Un paysan palestinien debout aux côtés d'oliviers détruits au nord de Ramallah le 22 octobre (AFP)
La Banque mondiale a estimé la production supplémentaire potentielle directe d'un certain nombre de secteurs, y compris l'agriculture, à environ 2,2 milliards de dollars, soit 23% du PIB palestinien de 2011. Dans l'intervalle, la Conférence des Nations Unies sur le commerce et le développement a estimé que le secteur agricole palestinien fonctionnait actuellement à peut-être un quart de son potentiel.
Cependant, du point de vue israélien, cette dégradation se traduit par des avantages évidents pour l’économie et les colons israéliens. Pour le gouvernement israélien, l'agriculture est une arme offensive qui peut être utilisée pour nier les droits des Palestiniens.
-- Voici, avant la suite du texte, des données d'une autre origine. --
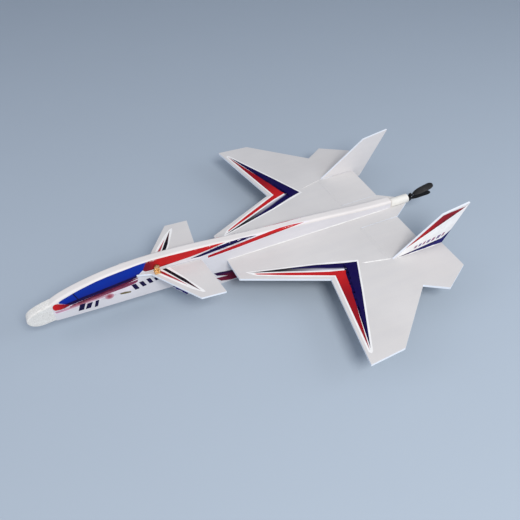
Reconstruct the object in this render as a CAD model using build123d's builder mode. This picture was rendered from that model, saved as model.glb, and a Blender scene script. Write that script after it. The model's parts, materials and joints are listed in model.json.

Une grande partie des produits agricoles cultivés par les colons israéliens dans les territoires palestiniens et syriens occupés sont exportés vers l'Europe.
Stratégie coloniale
Les déficiences fondamentales qui affectent le secteur agricole palestinien sont dues à la colonisation israélienne de la Palestine qui dure depuis plusieurs décennies. Ce processus de colonisation reposait sur la conquête de la terre palestinienne, qui visait à restreindre et à limiter un développement palestinien indépendant, à la fois politique et économique. Le dé-développement n'est pas un résultat malheureux ou fortuit, mais une stratégie coloniale délibérée et ciblée.
Loin de s’opposer ou de contester le pouvoir colonial, l'Autorité palestinienne a plutôt souvent servi de relais. Pris au piège entre le colonialisme israélien et le néolibéralisme palestinien, le secteur agricole palestinien est dans une double contrainte pernicieuse qui entrave son développement contemporain et futur.
Continuer dans ces circonstances, c'est faire acte de résistance : cultiver la Palestine, c'est cultiver pour la liberté.